Por Ricardo Supisiche
De tener que relacionar arte y vida en una definición, la propondría en los siguientes términos: así como no habría sonido sin silencio, ni luz sin sombras; del mismo modo que necesitamos del oscuro para sentir la presencia del claro, así creo que para el hombre no podría ser la vida sin arte, como tampoco podría ser el arte sin vida.
En general, se llama pintores americanos a los que parten del arte indígena y pintan frecuentemente valiéndose de colores terrosos. Yo, que no pertenezco a ese grupo de pintores, creo sin embargo serlo pues mi pintura tiene mucho que ver con el lugar en que vivo (aunque no lo describo), con su color, su luz, sus habitantes, las supersticiones y los miedos que los sacuden, etcétera. Creo que mi pintura es un producto de este medio litoral y que, por ende, tiene el espíritu de esta parte de América.

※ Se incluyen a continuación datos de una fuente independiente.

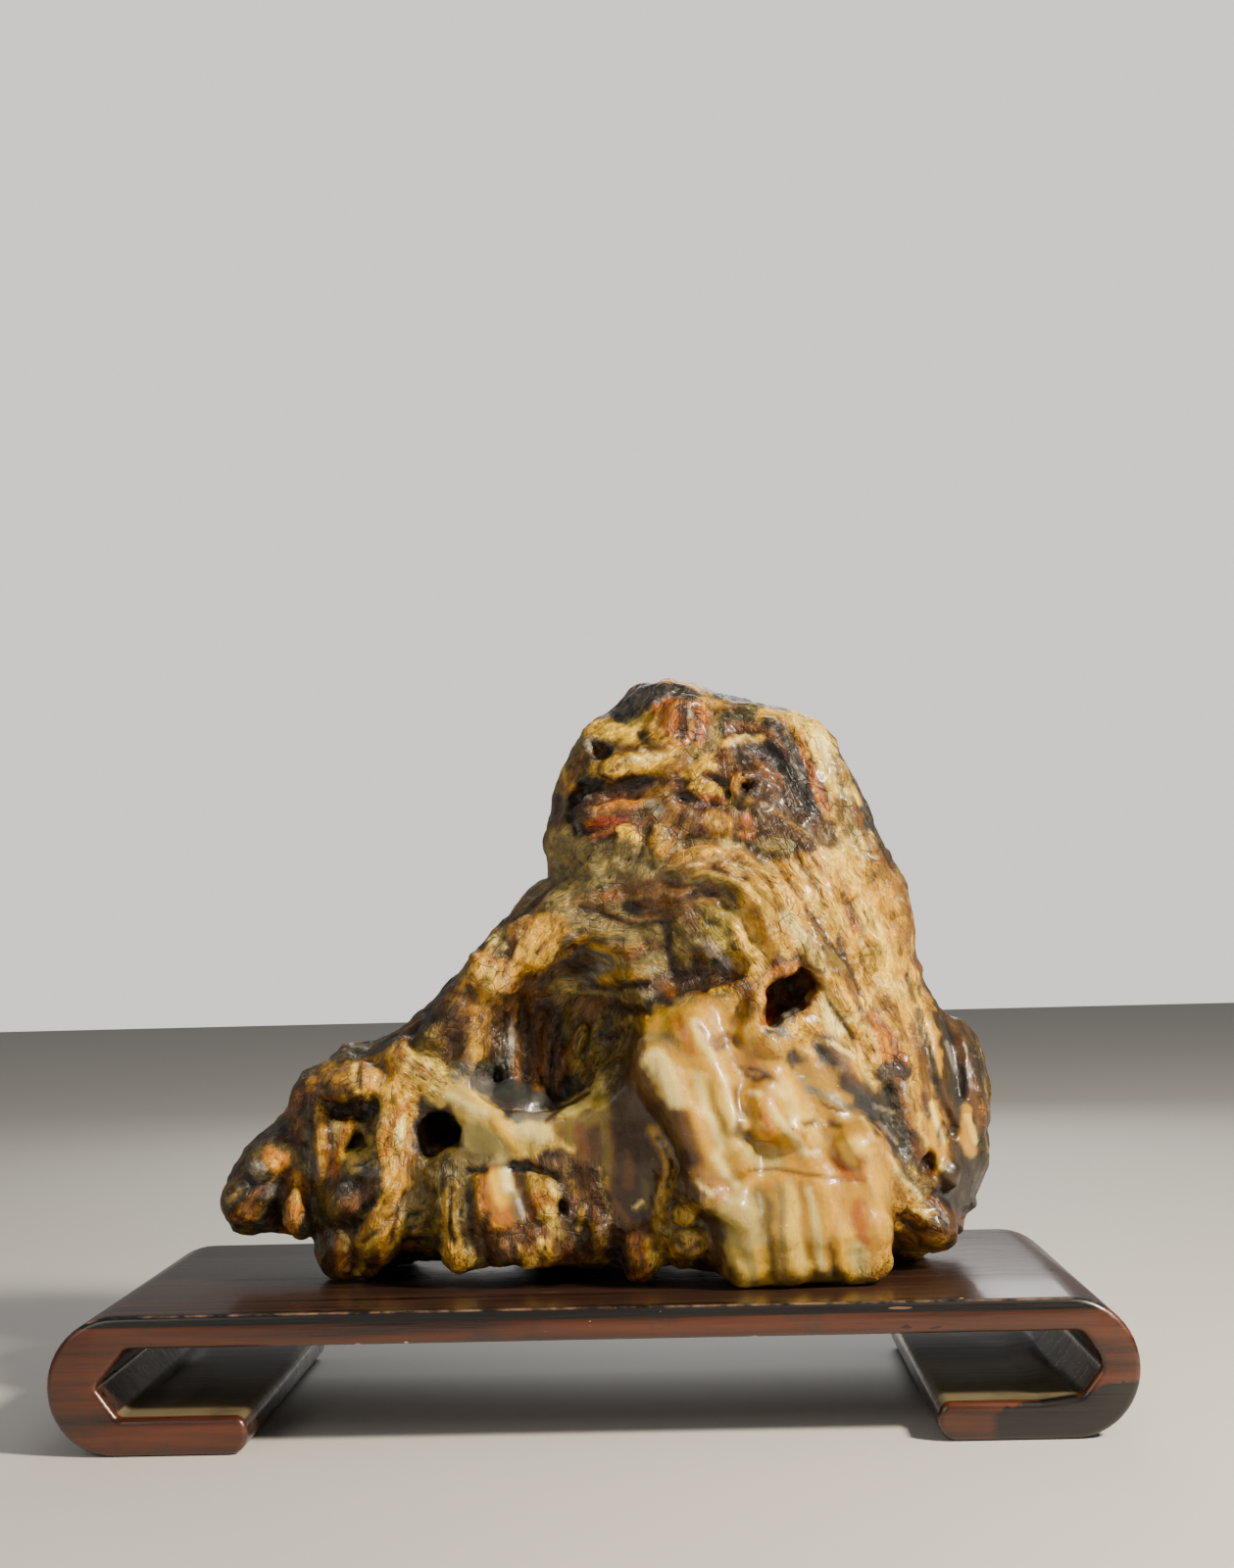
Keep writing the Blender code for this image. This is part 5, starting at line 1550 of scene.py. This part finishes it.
# %% [markdown]
# Both finishes carry small pale specks: chips and painted glints in the stone, dust and nicks on the
# lacquer. A node group makes them once, from cells of which few hold a dot, and each material sets its
# own size and amount.
# %% A group for specks
LARGEST_SPECK = 0.32  # of a cell


def speck_group():
    """Small pale specks: a mask from 0 to 1."""
    group, given, result = new_group(
        "specks",
        [("Vector", "NodeSocketVector", None), ("Size", "NodeSocketFloat", 0.002),
         ("Amount", "NodeSocketFloat", 0.1), ("Stretch", "NodeSocketVector", (1.0, 1.0, 1.0))],
        [("Mask", "NodeSocketFloat")])
    stretched = add_node(group, "ShaderNodeVectorMath", {"operation": "MULTIPLY"},
                         {0: given.outputs["Vector"], 1: given.outputs["Stretch"]})
    maths, _, _ = node_tools(group)
    scale = maths("DIVIDE", 1.0, given.outputs["Size"])
    cells = add_node(group, "ShaderNodeTexVoronoi", {"feature": "F1"},
                     {"Vector": stretched.outputs[0], "Scale": scale, "Randomness": 1.0})
    chance = add_node(group, "ShaderNodeSeparateColor", None, {"Color": cells.outputs["Color"]})
    rare = maths("LESS_THAN", chance.outputs["Red"], given.outputs["Amount"])
    reach = maths("MULTIPLY", chance.outputs["Green"], LARGEST_SPECK)
    near = maths("LESS_THAN", cells.outputs["Distance"], reach)
    group.links.new(maths("MULTIPLY", rare, near), result.inputs["Mask"])
    return group


specks = speck_group()
print("group:", specks.name, "with", len(specks.nodes), "nodes")

# %% [markdown]
# Grain is noise that is stretched along one direction. The wood needs it along
# the board. The stone needs it bent, so a second group holds six straight
# grains, 30 degrees apart, and lets the mesh's own direction choose between
# them. The direction comes as the cosine and sine of twice the angle, because
# grain has no front and back.
# %% Groups for grain
def straight_grain_group():
    """Noise drawn out along one direction in the X-Z plane."""
    group, given, result = new_group(
        "straight grain",
        [("Vector", "NodeSocketVector", None), ("Angle", "NodeSocketFloat", 0.0),
         ("Length", "NodeSocketFloat", 0.006), ("Width", "NodeSocketFloat", 0.0006),
         ("Detail", "NodeSocketFloat", 2.0)],
        [("Fac", "NodeSocketFloat")])
    turned = add_node(group, "ShaderNodeVectorRotate", {"rotation_type": "Y_AXIS"},
                      {"Vector": given.outputs["Vector"], "Angle": given.outputs["Angle"]})
    sizes = add_node(group, "ShaderNodeCombineXYZ", None,
                     {"X": given.outputs["Length"], "Y": given.outputs["Width"],
                      "Z": given.outputs["Width"]})
    drawn = add_node(group, "ShaderNodeVectorMath", {"operation": "DIVIDE"},
                     {0: turned.outputs[0], 1: sizes.outputs[0]})
    mottle = add_node(group, "ShaderNodeTexNoise", None,
                      {"Vector": drawn.outputs[0], "Scale": 1.0, "Detail": given.outputs["Detail"],
                       "Roughness": 0.6})
    group.links.new(mottle.outputs["Fac"], result.inputs["Fac"])
    return group


def bent_grain_group(straight):
    """Six straight grains, mixed by the local direction."""
    group, given, result = new_group(
        "bent grain",
        [("Vector", "NodeSocketVector", None), ("Way", "NodeSocketVector", None),
         ("Length", "NodeSocketFloat", 0.006), ("Width", "NodeSocketFloat", 0.0006)],
        [("Fac", "NodeSocketFloat")])
    way = add_node(group, "ShaderNodeVectorMath", {"operation": "MULTIPLY_ADD"},
                   {0: given.outputs["Way"], 1: (2.0, 2.0, 2.0), 2: (-1.0, -1.0, -1.0)})
    maths, _, _ = node_tools(group)
    total = 0.0
    for number in range(6):
        angle = math.radians(30.0 * number)
        one = add_node(group, "ShaderNodeGroup", {"node_tree": straight},
                       {"Vector": given.outputs["Vector"], "Angle": angle, "Detail": 2.0,
                        "Length": given.outputs["Length"], "Width": given.outputs["Width"]})
        near = add_node(group, "ShaderNodeVectorMath", {"operation": "DOT_PRODUCT"},
                        {0: way.outputs[0], 1: (math.cos(2 * angle), math.sin(2 * angle), 0.0)})
        weight = maths("POWER", maths("MAXIMUM", near.outputs["Value"], 0.0), 4.0)
        total = maths("MULTIPLY_ADD", maths("SUBTRACT", one.outputs["Fac"], 0.5), weight, total)
    group.links.new(total, result.inputs["Fac"])
    return group


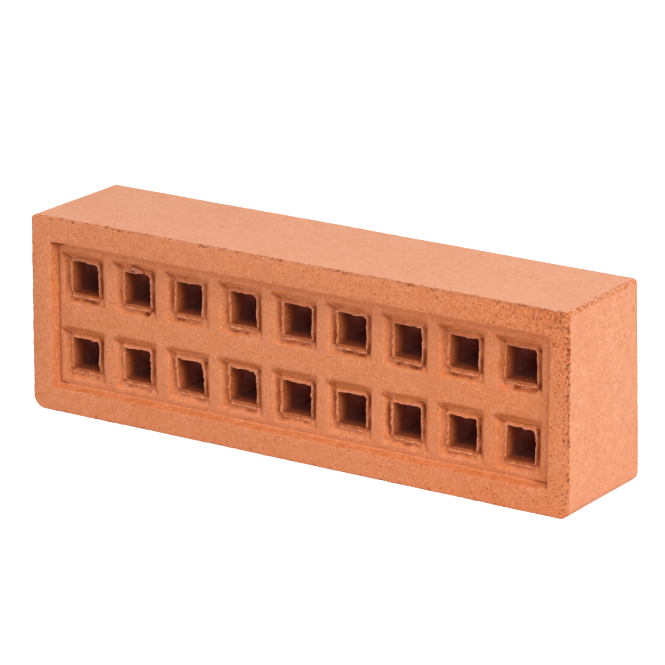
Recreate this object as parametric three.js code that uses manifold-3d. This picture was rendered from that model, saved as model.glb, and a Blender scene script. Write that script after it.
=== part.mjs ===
import * as THREE from "three";
import { mergeVertices } from "three/addons/utils/BufferGeometryUtils.js";
import Module from "manifold-3d";

// A terracotta air brick: one piece of fired clay that lets air through a wall.
// Millimetres, +Z up. The brick stands on its bed, centred on the origin, and its grille faces -Y.
// Its face has a sunk panel. In the panel stand rows of dished cells, and each dish has a hole
// through the brick with a thin lip of clay standing up around its mouth.

// The body
const BRICK_LENGTH = 215;
const BRICK_HEIGHT = 70;
const BRICK_DEPTH = 48;
const LOWER_CORNER_RADIUS = 3.6; // the edges that run front to back, beside the bed
const UPPER_CORNER_RADIUS = 1.6; // the same edges, beside the top
const ARRIS_ROUNDING = 0.7; // the edges round the face and round the back

// The sunk panel of the face
const END_BORDER = 8.4;
const TOP_BORDER = 9;
const BOTTOM_BORDER = 9;
const PANEL_DEPTH = 3.1;
const PANEL_WALL_RUN = 0.9; // how far its sloping wall leans in
const PANEL_CORNER_RADIUS = 1.2;

// One cell, from its hole outwards
const HOLE_WIDTH = 10.9;
const HOLE_HEIGHT = 11.9;
const HOLE_CORNER_RADIUS = 0.8;
const HOLE_DRAFT = 0.5; // what each wall closes in from the mouth to the back, so that the pin draws out
const LIP_WIDTH = 1.1;
const LIP_CROWN_WIDTH = 0.6;
const LIP_HEIGHT = 0.8;
const LIP_CORNER_RADIUS = 1.1;
const GROOVE_WIDTH = 0.9; // the flat bottom of the dish, round the lip
const DISH_WALL_RUN = 1.45;
const DISH_DEPTH = 1.4;
const DISH_CORNER_RADIUS = 1.4;

// The material left between the dishes
const RIB_WIDTH = 4;
const RAIL_WIDTH = 8.6;

const CORNER_STEPS = 4; // facets in half a quarter turn of the body's corners
const CELL_CORNER_STEPS = 1;
const ARRIS_STEPS = 2;
const OVERSHOOT = 2; // how far a cutter reaches out of the clay that it cuts

const TERRACOTTA = new THREE.MeshStandardMaterial({ color: "#d98a62", roughness: 0.92, metalness: 0 });

// What follows from them
const FACE_Y = -BRICK_DEPTH / 2;
const BACK_Y = BRICK_DEPTH / 2;

const panel = {
  width: BRICK_LENGTH - 2 * END_BORDER,
  height: BRICK_HEIGHT - TOP_BORDER - BOTTOM_BORDER,
  floorY: FACE_Y + PANEL_DEPTH,
  centreZ: (BRICK_HEIGHT - TOP_BORDER + BOTTOM_BORDER) / 2,
};
const hole = { width: HOLE_WIDTH, height: HOLE_HEIGHT };
const lipFoot = widened(hole, LIP_WIDTH);
const lipCrown = widened(hole, LIP_CROWN_WIDTH);
const dishFloor = widened(lipFoot, GROOVE_WIDTH);
const dishRim = widened(dishFloor, DISH_WALL_RUN);
const panelFloor = widened(panel, -PANEL_WALL_RUN);

const columns = copiesThatFit(panelFloor.width, dishRim.width, RIB_WIDTH);
const rows = copiesThatFit(panelFloor.height, dishRim.height, RAIL_WIDTH);
const columnPitch = dishRim.width + RIB_WIDTH;
const rowPitch = dishRim.height + RAIL_WIDTH;

// A rectangle's width and height with the same margin added on every side.
function widened({ width, height }, margin) {
  return { width: width + 2 * margin, height: height + 2 * margin };
}

// How many copies of one size, with a gap between neighbours, fit in a length.
function copiesThatFit(length, size, gap) {
  return Math.floor((length + gap) / (size + gap));
}

const wasm = await Module();
wasm.setup();

// A closed geometry as a solid that can be joined and cut.
function toSolid(geometry) {
  const bare = geometry.clone();
  bare.deleteAttribute("normal");
  bare.deleteAttribute("uv");
  const merged = mergeVertices(bare, 1e-4);
  const mesh = new wasm.Mesh({
    numProp: 3,
    vertProperties: new Float32Array(merged.getAttribute("position").array),
    triVerts: new Uint32Array(merged.index.array),
  });
  return new wasm.Manifold(mesh);
}

// A solid as a geometry with flat faces.
function toGeometry(solid) {
  const mesh = solid.getMesh();
  const indexed = new THREE.BufferGeometry();
  indexed.setAttribute("position", new THREE.BufferAttribute(mesh.vertProperties, 3));
  indexed.setIndex(new THREE.BufferAttribute(mesh.triVerts, 1));
  const flat = indexed.toNonIndexed();
  flat.computeVertexNormals();
  return flat;
}

// An upright rectangle round a centre, with arcs at its corners.
function roundedRectangle({ width, height }, centreX, centreZ, lowerRadius, upperRadius) {
  const left = centreX - width / 2;
  const right = centreX + width / 2;
  const bottom = centreZ - height / 2;
  const top = centreZ + height / 2;
  const quarter = Math.PI / 2;
  const shape = new THREE.Shape();
  shape.absarc(right - lowerRadius, bottom + lowerRadius, lowerRadius, -quarter, 0);
  shape.absarc(right - upperRadius, top - upperRadius, upperRadius, 0, quarter);
  shape.absarc(left + upperRadius, top - upperRadius, upperRadius, quarter, 2 * quarter);
  shape.absarc(left + lowerRadius, bottom + lowerRadius, lowerRadius, 2 * quarter, 3 * quarter);
  return shape;
}

// The plain block: its end-on outline pushed through from the face to the back, arrises eased.
function makeBlock() {
  const core = widened({ width: BRICK_LENGTH, height: BRICK_HEIGHT }, -ARRIS_ROUNDING);
  const outline = roundedRectangle(
    core,
    0,
    BRICK_HEIGHT / 2,
    LOWER_CORNER_RADIUS - ARRIS_ROUNDING,
    UPPER_CORNER_RADIUS - ARRIS_ROUNDING,
  );
  const block = new THREE.ExtrudeGeometry(outline, {
    depth: BRICK_DEPTH - 2 * ARRIS_ROUNDING,
    bevelSize: ARRIS_ROUNDING,
    bevelThickness: ARRIS_ROUNDING,
    bevelSegments: ARRIS_STEPS,
    curveSegments: CORNER_STEPS,
  });
  block.rotateX(Math.PI / 2);
  block.translate(0, BACK_Y - ARRIS_ROUNDING, 0);
  return toSolid(block);
}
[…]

Nunca me propongo crear un nuevo cuadro o una nueva obra. Simplemente, lo encuentro a través de un juego un tanto doloroso que practico con frecuencia, y que consiste en poner en marcha mi imaginación, moviendo en el plano distintas formas de maneras disímiles y sin preocuparme de que sean o parezcan determinada cosa. Es así cómo, de repente, empiezan a aparecer las imágenes...
Respecto de aquella discusión sobre si el verdadero arte debe trascender de lo particular a lo universal, o en sentido inverso, se me ocurre pensar que Gutiérrez Solana y Picasso son universales, pero antes que eso son españoles. Lo mismo pasa con Braque y otros en Francia, o con Carrá y Sironi, en Italia. Es decir, que han trascendido de lo particular a lo universal, y así creo que debe ser. Lo otro, me parece una especie de “esperanto pictórico”: es universal, pero no tiene cuna.
Cada cuadro es una aventura y debe tener el misterio trascendente de una aventura. Cuando aparece el misterio, “eso” que está allí, pero que uno no ha puesto del todo sino que ha aparecido sin que pueda atribuirse a ciencia cierta por qué, entonces el cuadro comienza a engrandecerse y se convierte en la gran aventura. Es el cuadro. Porque el artista impregna inefablemente cada una de sus obras con sus ideas, sus pensamientos, su sensibilidad. Cuando él siente que una mancha, una forma, es determinada cosa, la mancha, la forma, es “esa” cosa. Así también cuando esos espacios le parecen habitados, transmite el mismo sentimiento al contemplador. Es que, en definitiva, él es el primer habitante de su obra.